* Task goal: Make an exact copy of the lines below.

---

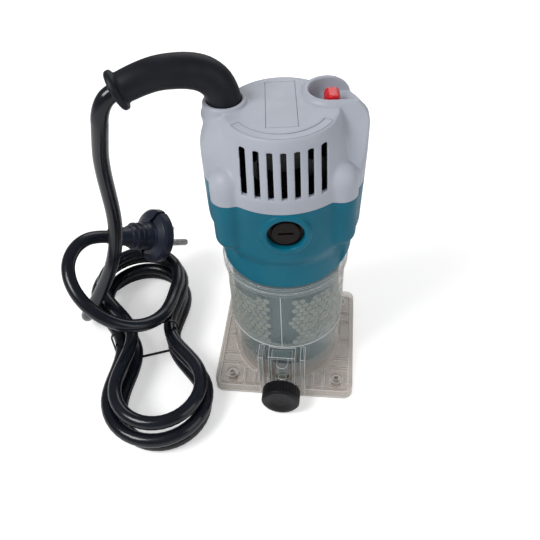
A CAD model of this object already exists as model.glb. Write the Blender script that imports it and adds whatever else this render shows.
"""Looks of the trim router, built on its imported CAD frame. Metres throughout."""
import math
import random

import bmesh
import bpy
import numpy as np
from mathutils import Matrix, Vector


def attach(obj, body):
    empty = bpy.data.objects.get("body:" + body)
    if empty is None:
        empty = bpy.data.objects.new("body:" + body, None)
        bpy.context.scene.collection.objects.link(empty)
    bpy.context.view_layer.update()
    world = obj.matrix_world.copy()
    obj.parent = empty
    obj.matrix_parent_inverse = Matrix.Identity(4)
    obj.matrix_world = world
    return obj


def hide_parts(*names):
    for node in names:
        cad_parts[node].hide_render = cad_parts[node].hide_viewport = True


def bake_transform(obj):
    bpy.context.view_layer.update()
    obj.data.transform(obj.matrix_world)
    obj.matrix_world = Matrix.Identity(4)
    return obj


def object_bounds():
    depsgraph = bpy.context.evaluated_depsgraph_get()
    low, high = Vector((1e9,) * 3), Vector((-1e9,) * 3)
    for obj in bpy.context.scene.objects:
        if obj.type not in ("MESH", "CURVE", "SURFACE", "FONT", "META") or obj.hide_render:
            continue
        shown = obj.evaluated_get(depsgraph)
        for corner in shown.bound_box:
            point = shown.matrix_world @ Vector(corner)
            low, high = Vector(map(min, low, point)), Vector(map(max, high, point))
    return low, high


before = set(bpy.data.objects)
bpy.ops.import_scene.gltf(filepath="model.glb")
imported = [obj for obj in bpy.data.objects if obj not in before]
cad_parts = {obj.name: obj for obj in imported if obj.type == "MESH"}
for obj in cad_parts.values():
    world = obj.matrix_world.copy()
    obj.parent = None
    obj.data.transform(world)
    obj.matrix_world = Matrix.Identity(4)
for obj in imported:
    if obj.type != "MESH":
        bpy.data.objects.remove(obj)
cad_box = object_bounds()
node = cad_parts

# ---- camera --------------------------------------------------------------------------
# The photograph's view: from the front, a little to the right and 45 degrees up,
# through a 41 mm lens. A small shift keeps the picture's framing.

AIM = Vector((-0.01559, 0, 0.07723))
AZ, EL, ROLL, REACH = math.radians(9.32), math.radians(45.41), math.radians(-4.08), 0.383

back = Vector((math.sin(AZ) * math.cos(EL), -math.cos(AZ) * math.cos(EL), math.sin(EL)))
level = Vector((0, 0, 1)).cross(back).normalized()
upright = back.cross(level)
right = math.cos(ROLL) * level + math.sin(ROLL) * upright
up = -math.sin(ROLL) * level + math.cos(ROLL) * upright
camera = bpy.data.objects.new("camera", bpy.data.cameras.new("camera"))
camera.matrix_world = Matrix((
    (right.x, up.x, back.x, AIM.x + back.x * REACH),
    (right.y, up.y, back.y, AIM.y + back.y * REACH),
    (right.z, up.z, back.z, AIM.z + back.z * REACH),
    (0, 0, 0, 1),
))
camera.data.lens = 41.06
camera.data.sensor_width = 36
camera.data.shift_x = 0.0170
camera.data.shift_y = -0.0104
camera.data.clip_start = 0.01
bpy.context.collection.objects.link(camera)
scene = bpy.context.scene
scene.camera = camera
scene.view_settings.view_transform = "Standard"

# ---- cord ----------------------------------------------------------------------------
# A two-core mains lead in a sheath of soft vinyl. It leaves the guard's mouth, comes
# down beside the base and lies folded in a hank; its tail loops up to the plug.

CORD = 0.0086
CORD_SIDES = 24


def shader(name, colour, rough, **sockets):
    """A new material with its principled shader's plain values set."""
    m = bpy.data.materials.new(name)
    m.use_nodes = True
    p = m.node_tree.nodes["Principled BSDF"]
    p.inputs["Base Color"].default_value = (*colour, 1)
    p.inputs["Roughness"].default_value = rough
    for key, value in sockets.items():
        p.inputs[key.replace("_", " ").title().replace("Ior", "IOR")].default_value = value
    return m


def wire(m, kind, **inputs):
    """A new node in a material; a tuple (node, output) is a link, anything else a value."""
    n = m.node_tree.nodes.new(kind)
    for key, value in inputs.items():
        key = key.replace("_", " ")
        if key in n.inputs:
            if isinstance(value, tuple) and isinstance(value[0], bpy.types.Node):
                m.node_tree.links.new(value[0].outputs[value[1]], n.inputs[key])
            else:
                n.inputs[key].default_value = value
        else:
            setattr(n, key.replace(" ", "_"), value)
    return n


def place(m, stretch=(1, 1, 1)):
    """The piece's own coordinates in metres, stretched along its axes."""
    co = wire(m, "ShaderNodeTexCoord")
    return wire(m, "ShaderNodeMapping", Vector=(co, "Object"), Scale=stretch)


def lay(m, source, output, socket):
    """Links an output to a socket of the material's principled shader."""
    p = m.node_tree.nodes["Principled BSDF"]
    m.node_tree.links.new(source.outputs[output], p.inputs[socket])


def ramp_of(m, source, output, *stops):
    """A colour ramp over a 0 to 1 value, from (position, colour) stops."""
    ramp = wire(m, "ShaderNodeValToRGB", Fac=(source, output))
    points = ramp.color_ramp.elements
    for i, (position, colour) in enumerate(stops):
        e = points[i] if i < 2 else points.new(position)
        e.position = position
        e.color = (*colour, 1)
    return ramp


def noise(m, size, detail, stretch):
    """A noise over the piece, with patches of so many metres."""
    return wire(m, "ShaderNodeTexNoise", Vector=(place(m, stretch), "Vector"), Scale=1 / size,
                Detail=detail)


def mottle(m, size, dark, light, stretch=(1, 1, 1)):
    """Soft variation of the base colour between two tones, size in metres."""
    c = m.node_tree.nodes["Principled BSDF"].inputs["Base Color"].default_value[:3]
    cloud = noise(m, size, 4.0, stretch)
    tones = ramp_of(m, cloud, "Fac", (0.3, [v * dark for v in c]), (0.7, [v * light for v in c]))
    lay(m, tones, "Color", "Base Color")
    return m


def rub(m, size, low, high, stretch=(1, 1, 1)):
    """Patchy roughness, as handled plastic has."""
    cloud = noise(m, size, 3.0, stretch)
    spread = wire(m, "ShaderNodeMapRange", Value=(cloud, "Fac"), From_Min=0.35, From_Max=0.65,
                  To_Min=low, To_Max=high)
    lay(m, spread, "Result", "Roughness")
    return m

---

* The completed task:
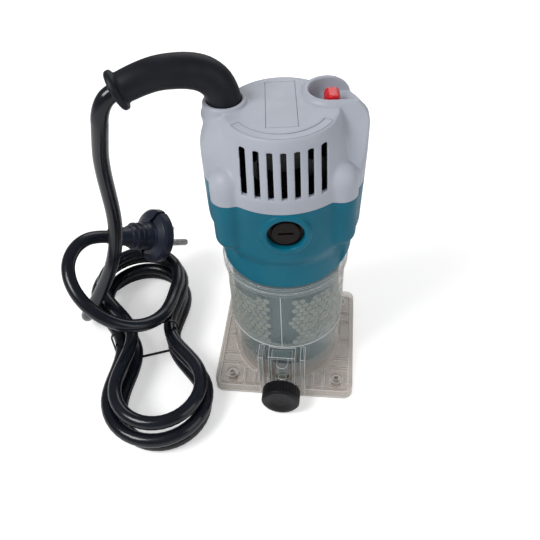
A CAD model of this object already exists as model.glb. Write the Blender script that imports it and adds whatever else this render shows.
"""Looks of the trim router, built on its imported CAD frame. Metres throughout."""
import math
import random

import bmesh
import bpy
import numpy as np
from mathutils import Matrix, Vector


def attach(obj, body):
    empty = bpy.data.objects.get("body:" + body)
    if empty is None:
        empty = bpy.data.objects.new("body:" + body, None)
        bpy.context.scene.collection.objects.link(empty)
    bpy.context.view_layer.update()
    world = obj.matrix_world.copy()
    obj.parent = empty
    obj.matrix_parent_inverse = Matrix.Identity(4)
    obj.matrix_world = world
    return obj


def hide_parts(*names):
    for node in names:
        cad_parts[node].hide_render = cad_parts[node].hide_viewport = True


def bake_transform(obj):
    bpy.context.view_layer.update()
    obj.data.transform(obj.matrix_world)
    obj.matrix_world = Matrix.Identity(4)
    return obj


def object_bounds():
    depsgraph = bpy.context.evaluated_depsgraph_get()
    low, high = Vector((1e9,) * 3), Vector((-1e9,) * 3)
    for obj in bpy.context.scene.objects:
        if obj.type not in ("MESH", "CURVE", "SURFACE", "FONT", "META") or obj.hide_render:
            continue
        shown = obj.evaluated_get(depsgraph)
        for corner in shown.bound_box:
            point = shown.matrix_world @ Vector(corner)
            low, high = Vector(map(min, low, point)), Vector(map(max, high, point))
    return low, high


before = set(bpy.data.objects)
bpy.ops.import_scene.gltf(filepath="model.glb")
imported = [obj for obj in bpy.data.objects if obj not in before]
cad_parts = {obj.name: obj for obj in imported if obj.type == "MESH"}
for obj in cad_parts.values():
    world = obj.matrix_world.copy()
    obj.parent = None
    obj.data.transform(world)
    obj.matrix_world = Matrix.Identity(4)
for obj in imported:
    if obj.type != "MESH":
        bpy.data.objects.remove(obj)
cad_box = object_bounds()
node = cad_parts

# ---- camera --------------------------------------------------------------------------
# The photograph's view: from the front, a little to the right and 45 degrees up,
# through a 41 mm lens. A small shift keeps the picture's framing.

AIM = Vector((-0.01559, 0, 0.07723))
AZ, EL, ROLL, REACH = math.radians(9.32), math.radians(45.41), math.radians(-4.08), 0.383

back = Vector((math.sin(AZ) * math.cos(EL), -math.cos(AZ) * math.cos(EL), math.sin(EL)))
level = Vector((0, 0, 1)).cross(back).normalized()
upright = back.cross(level)
right = math.cos(ROLL) * level + math.sin(ROLL) * upright
up = -math.sin(ROLL) * level + math.cos(ROLL) * upright
camera = bpy.data.objects.new("camera", bpy.data.cameras.new("camera"))
camera.matrix_world = Matrix((
    (right.x, up.x, back.x, AIM.x + back.x * REACH),
    (right.y, up.y, back.y, AIM.y + back.y * REACH),
    (right.z, up.z, back.z, AIM.z + back.z * REACH),
    (0, 0, 0, 1),
))
camera.data.lens = 41.06
camera.data.sensor_width = 36
camera.data.shift_x = 0.0170
camera.data.shift_y = -0.0104
camera.data.clip_start = 0.01
bpy.context.collection.objects.link(camera)
scene = bpy.context.scene
scene.camera = camera
scene.view_settings.view_transform = "Standard"

# ---- cord ----------------------------------------------------------------------------
# A two-core mains lead in a sheath of soft vinyl. It leaves the guard's mouth, comes
# down beside the base and lies folded in a hank; its tail loops up to the plug.

CORD = 0.0086
CORD_SIDES = 24


def shader(name, colour, rough, **sockets):
    """A new material with its principled shader's plain values set."""
    m = bpy.data.materials.new(name)
    m.use_nodes = True
    p = m.node_tree.nodes["Principled BSDF"]
    p.inputs["Base Color"].default_value = (*colour, 1)
    p.inputs["Roughness"].default_value = rough
    for key, value in sockets.items():
        p.inputs[key.replace("_", " ").title().replace("Ior", "IOR")].default_value = value
    return m


def wire(m, kind, **inputs):
    """A new node in a material; a tuple (node, output) is a link, anything else a value."""
    n = m.node_tree.nodes.new(kind)
    for key, value in inputs.items():
        key = key.replace("_", " ")
        if key in n.inputs:
            if isinstance(value, tuple) and isinstance(value[0], bpy.types.Node):
                m.node_tree.links.new(value[0].outputs[value[1]], n.inputs[key])
            else:
                n.inputs[key].default_value = value
        else:
            setattr(n, key.replace(" ", "_"), value)
    return n


def place(m, stretch=(1, 1, 1)):
    """The piece's own coordinates in metres, stretched along its axes."""
    co = wire(m, "ShaderNodeTexCoord")
    return wire(m, "ShaderNodeMapping", Vector=(co, "Object"), Scale=stretch)


def lay(m, source, output, socket):
    """Links an output to a socket of the material's principled shader."""
    p = m.node_tree.nodes["Principled BSDF"]
    m.node_tree.links.new(source.outputs[output], p.inputs[socket])


def ramp_of(m, source, output, *stops):
    """A colour ramp over a 0 to 1 value, from (position, colour) stops."""
    ramp = wire(m, "ShaderNodeValToRGB", Fac=(source, output))
    points = ramp.color_ramp.elements
    for i, (position, colour) in enumerate(stops):
        e = points[i] if i < 2 else points.new(position)
        e.position = position
        e.color = (*colour, 1)
    return ramp


def noise(m, size, detail, stretch):
    """A noise over the piece, with patches of so many metres."""
    return wire(m, "ShaderNodeTexNoise", Vector=(place(m, stretch), "Vector"), Scale=1 / size,
                Detail=detail)


def mottle(m, size, dark, light, stretch=(1, 1, 1)):
    """Soft variation of the base colour between two tones, size in metres."""
    c = m.node_tree.nodes["Principled BSDF"].inputs["Base Color"].default_value[:3]
    cloud = noise(m, size, 4.0, stretch)
    tones = ramp_of(m, cloud, "Fac", (0.3, [v * dark for v in c]), (0.7, [v * light for v in c]))
    lay(m, tones, "Color", "Base Color")
    return m


def rub(m, size, low, high, stretch=(1, 1, 1)):
    """Patchy roughness, as handled plastic has."""
    cloud = noise(m, size, 3.0, stretch)
    spread = wire(m, "ShaderNodeMapRange", Value=(cloud, "Fac"), From_Min=0.35, From_Max=0.65,
                  To_Min=low, To_Max=high)
    lay(m, spread, "Result", "Roughness")
    return m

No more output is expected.